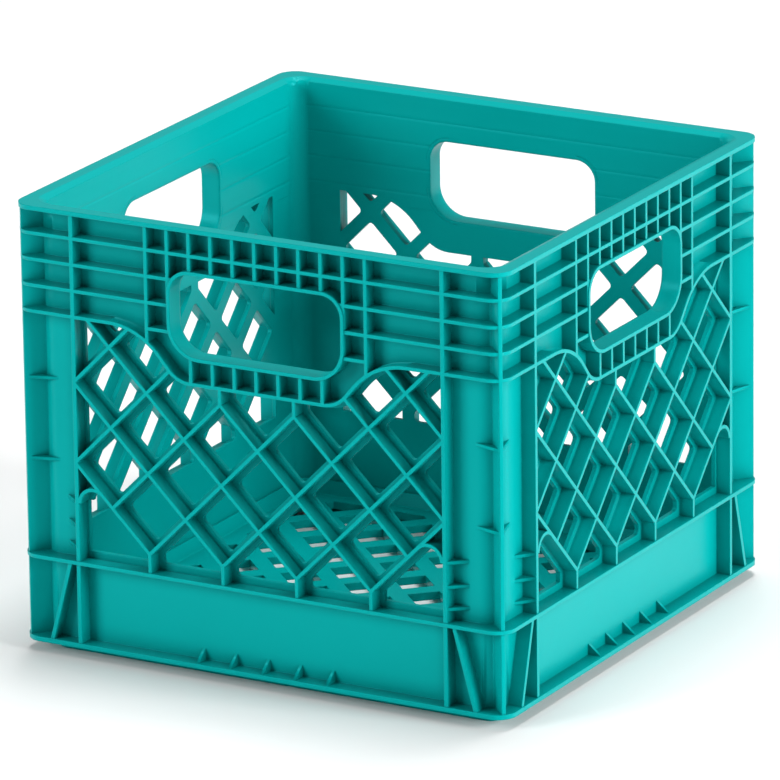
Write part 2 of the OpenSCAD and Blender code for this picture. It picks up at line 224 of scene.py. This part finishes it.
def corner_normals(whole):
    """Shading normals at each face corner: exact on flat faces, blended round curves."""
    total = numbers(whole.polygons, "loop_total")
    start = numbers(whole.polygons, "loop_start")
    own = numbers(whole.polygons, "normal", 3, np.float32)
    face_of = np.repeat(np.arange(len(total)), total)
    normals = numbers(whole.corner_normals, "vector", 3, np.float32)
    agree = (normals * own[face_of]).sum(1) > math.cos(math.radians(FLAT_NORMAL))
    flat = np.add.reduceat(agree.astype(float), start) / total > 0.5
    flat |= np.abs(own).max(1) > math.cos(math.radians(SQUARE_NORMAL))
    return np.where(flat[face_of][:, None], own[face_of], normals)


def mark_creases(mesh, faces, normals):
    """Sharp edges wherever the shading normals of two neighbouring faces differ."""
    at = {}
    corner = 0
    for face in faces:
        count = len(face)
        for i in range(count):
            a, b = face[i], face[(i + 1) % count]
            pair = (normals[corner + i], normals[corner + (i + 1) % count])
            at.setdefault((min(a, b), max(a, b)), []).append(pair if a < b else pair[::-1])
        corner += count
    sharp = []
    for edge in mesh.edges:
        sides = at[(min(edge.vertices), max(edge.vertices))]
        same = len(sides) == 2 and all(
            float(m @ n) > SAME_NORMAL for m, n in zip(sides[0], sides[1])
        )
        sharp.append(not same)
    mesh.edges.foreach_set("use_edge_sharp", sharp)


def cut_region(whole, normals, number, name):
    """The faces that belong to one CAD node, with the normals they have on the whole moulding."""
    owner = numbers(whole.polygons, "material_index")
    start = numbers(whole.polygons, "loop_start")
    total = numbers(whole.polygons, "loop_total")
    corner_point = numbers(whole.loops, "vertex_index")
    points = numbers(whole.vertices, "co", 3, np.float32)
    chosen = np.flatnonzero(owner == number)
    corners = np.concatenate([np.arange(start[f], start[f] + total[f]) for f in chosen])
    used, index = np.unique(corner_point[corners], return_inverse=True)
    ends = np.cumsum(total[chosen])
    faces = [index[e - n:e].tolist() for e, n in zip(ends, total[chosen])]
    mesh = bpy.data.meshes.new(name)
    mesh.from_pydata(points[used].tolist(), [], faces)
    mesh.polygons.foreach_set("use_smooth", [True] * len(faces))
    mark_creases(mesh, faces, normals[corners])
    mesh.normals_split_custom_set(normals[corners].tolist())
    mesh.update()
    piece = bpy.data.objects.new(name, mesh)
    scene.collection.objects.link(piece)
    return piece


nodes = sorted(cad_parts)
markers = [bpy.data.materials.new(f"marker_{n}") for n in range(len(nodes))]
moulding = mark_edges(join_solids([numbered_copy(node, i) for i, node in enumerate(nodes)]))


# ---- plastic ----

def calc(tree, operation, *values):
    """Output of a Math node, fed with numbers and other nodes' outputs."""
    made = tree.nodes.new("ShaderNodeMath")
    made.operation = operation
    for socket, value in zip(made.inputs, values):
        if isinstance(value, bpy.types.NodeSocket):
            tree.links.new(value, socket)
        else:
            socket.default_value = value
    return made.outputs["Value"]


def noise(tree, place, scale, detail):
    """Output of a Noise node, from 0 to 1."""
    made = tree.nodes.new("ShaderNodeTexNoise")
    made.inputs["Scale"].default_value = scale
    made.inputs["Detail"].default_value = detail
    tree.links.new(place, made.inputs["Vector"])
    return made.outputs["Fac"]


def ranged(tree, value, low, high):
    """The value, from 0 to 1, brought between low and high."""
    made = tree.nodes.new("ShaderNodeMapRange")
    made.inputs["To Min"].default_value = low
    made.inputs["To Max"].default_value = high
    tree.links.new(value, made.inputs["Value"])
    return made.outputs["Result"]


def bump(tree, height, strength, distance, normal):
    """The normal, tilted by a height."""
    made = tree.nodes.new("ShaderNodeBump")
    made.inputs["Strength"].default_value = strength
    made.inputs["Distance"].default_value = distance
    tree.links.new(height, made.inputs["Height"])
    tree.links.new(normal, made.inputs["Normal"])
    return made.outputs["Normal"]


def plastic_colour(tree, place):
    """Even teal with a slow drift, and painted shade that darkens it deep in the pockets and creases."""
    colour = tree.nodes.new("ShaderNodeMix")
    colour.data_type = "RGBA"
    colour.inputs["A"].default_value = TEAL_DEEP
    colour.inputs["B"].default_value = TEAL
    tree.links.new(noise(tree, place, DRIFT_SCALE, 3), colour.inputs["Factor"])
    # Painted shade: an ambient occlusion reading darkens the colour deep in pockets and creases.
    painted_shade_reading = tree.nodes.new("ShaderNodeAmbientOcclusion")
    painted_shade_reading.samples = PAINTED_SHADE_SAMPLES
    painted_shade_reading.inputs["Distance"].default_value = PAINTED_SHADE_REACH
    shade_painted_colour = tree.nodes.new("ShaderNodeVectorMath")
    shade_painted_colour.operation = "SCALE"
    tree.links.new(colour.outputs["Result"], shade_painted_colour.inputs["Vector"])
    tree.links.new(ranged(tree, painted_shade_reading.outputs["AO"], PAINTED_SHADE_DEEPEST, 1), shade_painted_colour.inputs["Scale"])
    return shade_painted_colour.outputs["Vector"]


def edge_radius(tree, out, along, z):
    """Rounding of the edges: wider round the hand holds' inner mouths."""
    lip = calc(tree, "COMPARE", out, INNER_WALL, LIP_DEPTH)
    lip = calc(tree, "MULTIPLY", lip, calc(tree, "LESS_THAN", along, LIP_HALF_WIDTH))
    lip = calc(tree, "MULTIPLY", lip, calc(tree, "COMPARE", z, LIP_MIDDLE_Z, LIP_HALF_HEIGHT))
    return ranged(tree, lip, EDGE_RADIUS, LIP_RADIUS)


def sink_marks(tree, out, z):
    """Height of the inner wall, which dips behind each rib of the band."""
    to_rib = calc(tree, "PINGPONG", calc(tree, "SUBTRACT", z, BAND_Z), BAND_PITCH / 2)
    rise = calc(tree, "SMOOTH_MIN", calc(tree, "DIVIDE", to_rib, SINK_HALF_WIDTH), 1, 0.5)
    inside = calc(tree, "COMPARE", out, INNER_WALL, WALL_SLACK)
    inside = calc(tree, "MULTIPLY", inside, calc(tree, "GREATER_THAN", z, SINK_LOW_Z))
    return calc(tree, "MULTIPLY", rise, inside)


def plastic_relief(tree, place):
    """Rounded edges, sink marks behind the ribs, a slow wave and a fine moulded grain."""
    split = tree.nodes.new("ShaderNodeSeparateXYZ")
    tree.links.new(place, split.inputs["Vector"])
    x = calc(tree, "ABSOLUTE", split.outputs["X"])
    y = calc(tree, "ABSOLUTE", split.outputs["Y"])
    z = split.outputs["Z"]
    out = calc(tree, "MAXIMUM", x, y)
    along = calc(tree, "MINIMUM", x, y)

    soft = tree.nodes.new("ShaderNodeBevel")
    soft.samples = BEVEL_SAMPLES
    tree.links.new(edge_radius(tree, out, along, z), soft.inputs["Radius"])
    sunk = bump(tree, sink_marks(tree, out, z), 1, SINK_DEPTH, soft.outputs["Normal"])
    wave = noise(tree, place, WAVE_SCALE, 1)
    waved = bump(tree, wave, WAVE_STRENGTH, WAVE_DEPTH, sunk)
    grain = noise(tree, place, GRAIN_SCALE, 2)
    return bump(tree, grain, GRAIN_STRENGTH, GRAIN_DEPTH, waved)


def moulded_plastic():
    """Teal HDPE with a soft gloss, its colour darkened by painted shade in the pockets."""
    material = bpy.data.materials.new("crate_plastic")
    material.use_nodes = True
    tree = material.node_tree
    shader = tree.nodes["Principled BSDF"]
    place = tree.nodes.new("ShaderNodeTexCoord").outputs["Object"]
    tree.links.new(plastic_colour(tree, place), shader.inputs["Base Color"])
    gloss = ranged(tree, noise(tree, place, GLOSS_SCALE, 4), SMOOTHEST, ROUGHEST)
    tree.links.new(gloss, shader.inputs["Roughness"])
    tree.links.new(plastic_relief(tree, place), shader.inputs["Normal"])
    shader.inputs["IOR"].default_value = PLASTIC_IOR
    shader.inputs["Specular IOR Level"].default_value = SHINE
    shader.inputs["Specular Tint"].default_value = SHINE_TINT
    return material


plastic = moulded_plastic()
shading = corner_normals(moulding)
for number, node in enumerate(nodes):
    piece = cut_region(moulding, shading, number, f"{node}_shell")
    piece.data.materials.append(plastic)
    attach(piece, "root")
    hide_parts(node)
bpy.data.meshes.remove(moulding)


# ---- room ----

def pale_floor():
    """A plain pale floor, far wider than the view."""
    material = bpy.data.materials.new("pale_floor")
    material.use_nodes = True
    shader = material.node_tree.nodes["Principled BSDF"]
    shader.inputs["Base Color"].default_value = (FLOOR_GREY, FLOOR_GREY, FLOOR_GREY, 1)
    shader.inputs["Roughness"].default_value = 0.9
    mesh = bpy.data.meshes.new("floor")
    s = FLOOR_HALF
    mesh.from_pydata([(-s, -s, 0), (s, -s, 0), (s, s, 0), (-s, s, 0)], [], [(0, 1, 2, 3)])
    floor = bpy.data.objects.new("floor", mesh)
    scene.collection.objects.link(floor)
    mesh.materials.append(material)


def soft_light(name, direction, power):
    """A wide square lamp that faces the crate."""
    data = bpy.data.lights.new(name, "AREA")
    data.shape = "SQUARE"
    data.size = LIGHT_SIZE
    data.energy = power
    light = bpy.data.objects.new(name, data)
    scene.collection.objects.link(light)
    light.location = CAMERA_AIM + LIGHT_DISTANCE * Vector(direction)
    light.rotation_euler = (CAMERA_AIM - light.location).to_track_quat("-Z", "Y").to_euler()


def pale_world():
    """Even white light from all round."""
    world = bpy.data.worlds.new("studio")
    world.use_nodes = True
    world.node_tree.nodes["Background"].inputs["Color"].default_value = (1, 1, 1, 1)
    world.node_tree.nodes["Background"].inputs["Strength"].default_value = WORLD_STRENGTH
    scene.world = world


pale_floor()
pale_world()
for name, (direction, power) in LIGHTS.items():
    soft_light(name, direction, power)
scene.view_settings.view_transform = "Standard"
========================================
> **TO DO**
Copy out only the lines running from the beginning of the data to the line with "return np.where(flat[face_of][:, None], own[face_of], normals)", both ends included.

> **SOLUTION TO THIS EXERCISE**
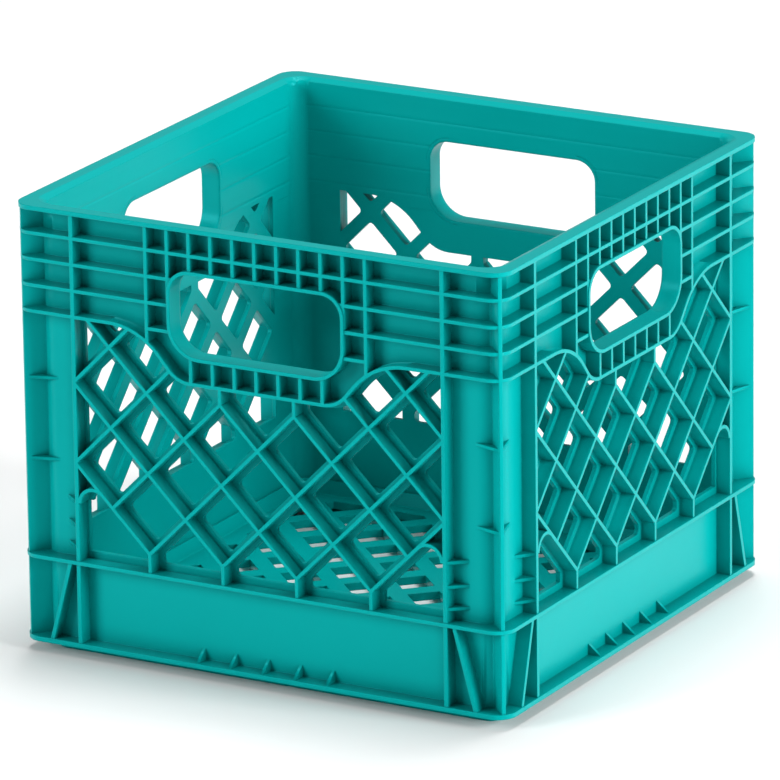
Write part 2 of the OpenSCAD and Blender code for this picture. It picks up at line 224 of scene.py. This part finishes it.
def corner_normals(whole):
    """Shading normals at each face corner: exact on flat faces, blended round curves."""
    total = numbers(whole.polygons, "loop_total")
    start = numbers(whole.polygons, "loop_start")
    own = numbers(whole.polygons, "normal", 3, np.float32)
    face_of = np.repeat(np.arange(len(total)), total)
    normals = numbers(whole.corner_normals, "vector", 3, np.float32)
    agree = (normals * own[face_of]).sum(1) > math.cos(math.radians(FLAT_NORMAL))
    flat = np.add.reduceat(agree.astype(float), start) / total > 0.5
    flat |= np.abs(own).max(1) > math.cos(math.radians(SQUARE_NORMAL))
    return np.where(flat[face_of][:, None], own[face_of], normals)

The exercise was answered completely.